Data:
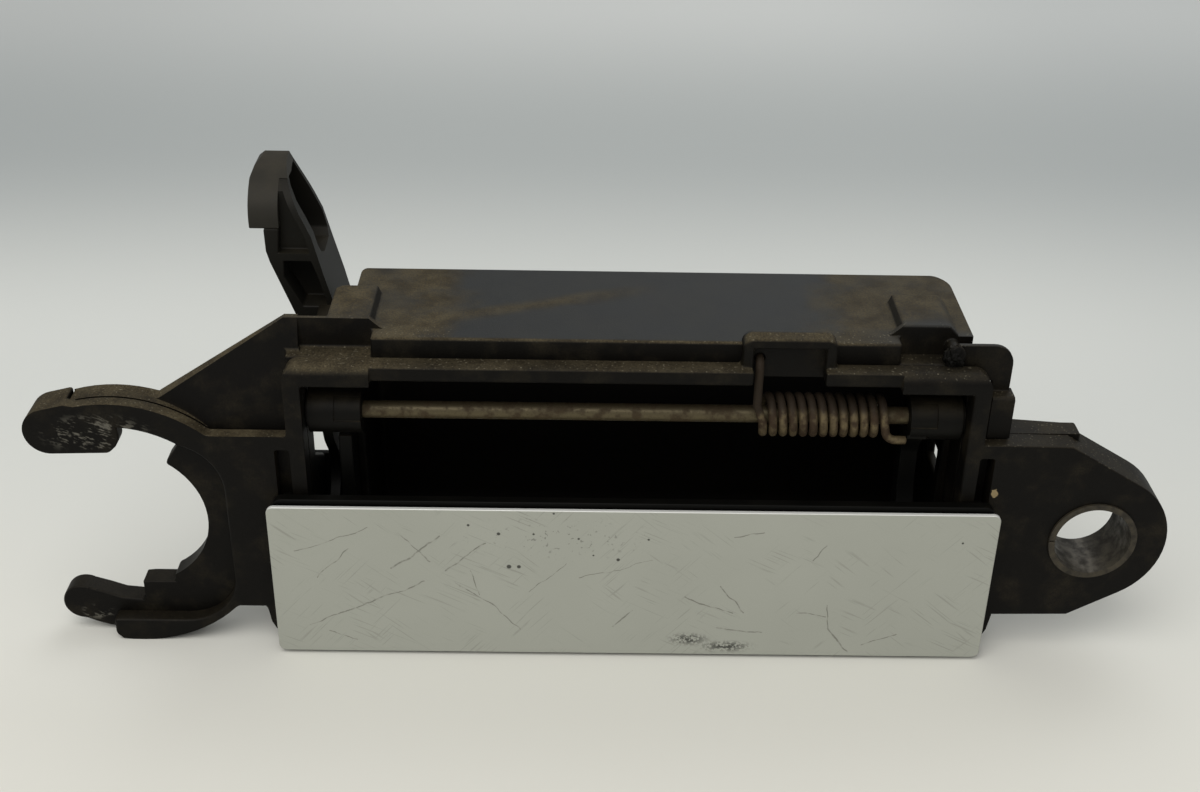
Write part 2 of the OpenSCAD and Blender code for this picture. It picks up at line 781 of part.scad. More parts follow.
module skin_nuts() {
    color(steel_col) place() both_sides() for (x = stud_x) difference() {
        bar_y(carrier_back + touch, carrier_back + 1.6, 4, x, stud_z);
        bar_y(carrier_back - over, carrier_back + 3, stud_r + touch, x, stud_z);
    }
}

module barrel_bush() {
    difference() {
        union() {
            bar_x(barrel_in, barrel_out + wall_fit, rod_r + 1.05);
            bar_x(barrel_out - 0.3 + touch, barrel_out + wall_fit, rod_r + 2);
        }
        bar_x(barrel_in - over, barrel_out + over, rod_bore_r);
    }
}

module barrel_bush_left() {
    color(bush_col) place() mirror([1, 0, 0]) barrel_bush();
}

module barrel_bush_right() {
    color(bush_col) place() barrel_bush();
}

// Two strips on the carrier that meet the frame's posts
module rattle_pads() {
    color(foam_col) place() both_sides()
        block(post_in + 0.3, slot_in - 0.2, carrier_back, front_y - wall_fit,
              slot_bottom + 4, skin_h - 4);
}

// ---- Latch lever ----

tip_low = lever_foot + 32.1;                   // underside of the contact pad
tip_left = crank_left - 12.7;
tip_right = crank_left - 6.8;
tip_rise = [14, 9.3];                          // depth and height of the pad's curve
tip_c = [lever_y + tip_rise.x, tip_low + 1.9];
tip_top = tip_c.y + tip_rise.y;
face_low = tip_low + 8.8;                      // above this the pad runs to the slanting edge
slant = [[-6.9, 12.9], [-5.4, 9.4], [-1.9, 1.6], [-0.5, -1.8], [1.4, -9.9]];

// Shifts points given from the crank arm's left face and the contact pad's underside
function from_tip(points) = [for (p = points) [crank_left, tip_low] + p];

// The pad's face from the side: upright, then curving back over the top
function tip_face(inset) = concat(
    [[lever_y + inset, tip_low]],
    [for (a = [180:-9:90]) tip_c + [(tip_rise.x - inset) * cos(a), (tip_rise.y - inset) * sin(a)]]
);

// The layer between two insets of that face, closed below the pad
function tip_layer(outer, inner) =
    let (back = tip_face(inner))
    concat(tip_face(outer), [for (i = [len(back) - 1:-1:0]) back[i]]);

// Lever from the side: the pad's curve above, and a foot for the screw
module lever_side() {
    polygon(concat(
        tip_face(0),
        [[lever_y + 15.6, tip_c.y + 1.7], [lever_y + 16, tip_c.y - 5], [lever_y + 16.5, tip_c.y - 12],
         [lever_y + 16.5, foot_top + 3], [lever_y + foot_depth, foot_top],
         [lever_y + foot_depth, lever_foot], [lever_y, lever_foot]]
    ));
}

// Lever from the front: it leans outwards as it rises
module lever_outline() {
    foot = [crank_left, lever_foot];
    polygon([
        foot + [-2, 0], foot + [-4.9, 13.2], foot + [-7.4, 20], foot + [-9.2, 24.9],
        foot + [-9.8, 27.3],
        each from_tip([[-9.9, 0], [-9.9, 12.9], each slant]),
        foot + [2.9, 16.5], foot + [4.4, 10], [crank_right, foot_top], [crank_right, lever_foot]
    ]);
}

// Two pockets that open to the front: a thin slanting rib is left beside the upper one
module front_pockets() {
    slab(lever_y - over, lever_y + lever_depth) polygon([
        [tip_right - touch, face_low], [tip_right - touch, tip_low],
        each from_tip([[-7.3, -5.3], [-1, -5.3], [-1.8, -1.8], [-3.2, 1.6], [-5.9, 7.2]])
    ]);
    slab(lever_y - over, lever_y + lever_depth + 3) polygon(from_tip([
        [-6.3, -6.9], [-0.9, -6.9], [0.2, -10.2], [1.6, -15.4], [1.7, -17], [-3.2, -17], [-6.6, -10.4]
    ]));
}

// Pocket in the inner side, behind the upper front pocket
module side_pocket() {
    front = lever_depth + 0.7;
    polygon([for (p = [
        [front, 5], [4.6, 7.6], [6.4, 8.9], [10, 9.9], [13, 10.1], [13.4, 8.5], [14.3, 3.5],
        [14.8, -3.3], [14.6, -5.6], [13, -7.2], [front + 3.5, -7.6], [front + 0.9, -6.6],
        [front, -4.6]
    ]) [lever_y, tip_low] + p]);
}

// The pad from the front: it runs across the lever's whole face above the upper pocket
module tip_outline(gap) {
    polygon([
        [tip_left, tip_low - gap], [tip_right + gap, tip_low - gap], [tip_right + gap, face_low - gap],
        [crank_left, face_low - gap], [crank_left, tip_top + over], [tip_left + 1.8, tip_top + over],
        [tip_left + 1.8, tip_top + 0.1], [tip_left + 0.5, tip_top - 0.9], [tip_left, tip_top - 2.3]
    ]);
}

module latch_lever() {
    color(moulding_col) place() {
        difference() {
            intersection() {
                slab(lever_y, lever_y + 22) lever_outline();
                side_slab(-2 * ring_x, 0) lever_side();
            }
            front_pockets();
            side_slab(tip_right - 0.2, 0) side_pocket();
            // seat of the contact pad
            intersection() {
                slab(lever_y - over, lever_y + 22) union() {
                    tip_outline(touch);
                    rect(tip_left - over, tip_left + 3, tip_low - touch, tip_top + over);
                }
                side_slab(-2 * ring_x, 0) polygon(tip_layer(-over, pad_t + touch));
            }
            bar_y(lever_y - over, lever_y + foot_depth + over, screw_r + touch,
                  lever_screw_x, lever_screw_z);
        }
        bar_y(lever_y - peg_len, lever_y + over, screw_r, lever_screw_x, peg_z);
    }
}

// The pad that pushes on the latch rod
module lever_tip() {
    color(moulding_col) place() intersection() {
        slab(lever_y - over, lever_y + 22) tip_outline(0);
        side_slab(-2 * ring_x, 0) polygon(tip_layer(0, pad_t));
        // ends at the lever's slanting edge
        slab(lever_y - over, lever_y + 22) polygon([
            [tip_left, tip_top + over], each from_tip(slant), [tip_left, foot_top]
        ]);
    }
}

// ---- Fasteners ----

// A pan-head screw along Y: its head at the back, its tip towards the front
module screw(x, z, y_tip, y_head) {
    difference() {
        union() {
            bar_y(y_tip, y_head, screw_r, x, z);
            bar_y(y_head, y_head + 1.8, screw_r * 1.9, x, z);
        }
        for (a = [0, 90]) translate([x, y_head + 1.8, z]) rotate([0, a, 0])
            cube([3.4, 1.8, 0.6], center = true);
    }
}

module lever_screw() {
    color(steel_col) place()
        screw(lever_screw_x, lever_screw_z, lever_y - 8, lever_y + foot_depth);
}

module frame_screws() {
    color(steel_col) place() for (z = frame_screw_z) {
        screw(frame_screw_x[0], z, front_y + 1.5, ring_back_y);
        screw(frame_screw_x[1], z, front_y + 2, flange_back_y);
    }
}

front_frame();
rear_housing();
rod_retainer();
bolt_bush();
hinge_rod();
return_spring();
flap_skin();
skin_pad();
flap_carrier();
skin_nuts();
barrel_bush_left();
barrel_bush_right();
rattle_pads();
latch_lever();
lever_tip();
lever_screw();
frame_screws();
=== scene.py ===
"""Car door handle: camera, room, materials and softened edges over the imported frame.

Places on the handle are in millimetres from the middle of the pull flap: X runs to the right,
Y into the door from the flap's face, and Z up from the flap's lower edge.
"""
import json
import math

import bmesh
import bpy
import numpy as np
from mathutils import Matrix, Vector, noise


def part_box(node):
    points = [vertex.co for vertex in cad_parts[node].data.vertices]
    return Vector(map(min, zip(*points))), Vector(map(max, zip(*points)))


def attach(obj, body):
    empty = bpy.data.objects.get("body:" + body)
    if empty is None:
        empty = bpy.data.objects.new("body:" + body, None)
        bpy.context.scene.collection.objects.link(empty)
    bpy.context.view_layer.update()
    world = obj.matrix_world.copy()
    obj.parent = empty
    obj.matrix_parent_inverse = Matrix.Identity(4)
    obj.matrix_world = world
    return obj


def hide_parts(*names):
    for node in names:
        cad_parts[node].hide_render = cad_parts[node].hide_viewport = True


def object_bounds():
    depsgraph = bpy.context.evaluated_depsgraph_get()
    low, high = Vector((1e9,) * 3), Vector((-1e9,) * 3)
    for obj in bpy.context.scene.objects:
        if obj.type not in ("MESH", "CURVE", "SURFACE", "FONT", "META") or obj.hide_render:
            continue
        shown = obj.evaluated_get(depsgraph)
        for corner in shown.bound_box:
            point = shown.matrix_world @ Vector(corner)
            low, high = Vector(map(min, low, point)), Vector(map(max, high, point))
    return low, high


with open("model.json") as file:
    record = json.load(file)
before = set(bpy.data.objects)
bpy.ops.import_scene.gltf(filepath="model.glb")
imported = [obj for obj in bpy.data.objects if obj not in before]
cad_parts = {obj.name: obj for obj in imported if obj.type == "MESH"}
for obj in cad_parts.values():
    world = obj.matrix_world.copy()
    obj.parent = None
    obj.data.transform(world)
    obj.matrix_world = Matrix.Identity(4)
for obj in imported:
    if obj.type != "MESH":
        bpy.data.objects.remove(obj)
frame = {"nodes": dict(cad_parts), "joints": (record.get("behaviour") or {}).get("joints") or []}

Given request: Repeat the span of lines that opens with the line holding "front_frame();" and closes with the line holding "return low, high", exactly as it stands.

Expected answer:
front_frame();
rear_housing();
rod_retainer();
bolt_bush();
hinge_rod();
return_spring();
flap_skin();
skin_pad();
flap_carrier();
skin_nuts();
barrel_bush_left();
barrel_bush_right();
rattle_pads();
latch_lever();
lever_tip();
lever_screw();
frame_screws();
=== scene.py ===
"""Car door handle: camera, room, materials and softened edges over the imported frame.

Places on the handle are in millimetres from the middle of the pull flap: X runs to the right,
Y into the door from the flap's face, and Z up from the flap's lower edge.
"""
import json
import math

import bmesh
import bpy
import numpy as np
from mathutils import Matrix, Vector, noise


def part_box(node):
    points = [vertex.co for vertex in cad_parts[node].data.vertices]
    return Vector(map(min, zip(*points))), Vector(map(max, zip(*points)))


def attach(obj, body):
    empty = bpy.data.objects.get("body:" + body)
    if empty is None:
        empty = bpy.data.objects.new("body:" + body, None)
        bpy.context.scene.collection.objects.link(empty)
    bpy.context.view_layer.update()
    world = obj.matrix_world.copy()
    obj.parent = empty
    obj.matrix_parent_inverse = Matrix.Identity(4)
    obj.matrix_world = world
    return obj


def hide_parts(*names):
    for node in names:
        cad_parts[node].hide_render = cad_parts[node].hide_viewport = True


def object_bounds():
    depsgraph = bpy.context.evaluated_depsgraph_get()
    low, high = Vector((1e9,) * 3), Vector((-1e9,) * 3)
    for obj in bpy.context.scene.objects:
        if obj.type not in ("MESH", "CURVE", "SURFACE", "FONT", "META") or obj.hide_render:
            continue
        shown = obj.evaluated_get(depsgraph)
        for corner in shown.bound_box:
            point = shown.matrix_world @ Vector(corner)
            low, high = Vector(map(min, low, point)), Vector(map(max, high, point))
    return low, high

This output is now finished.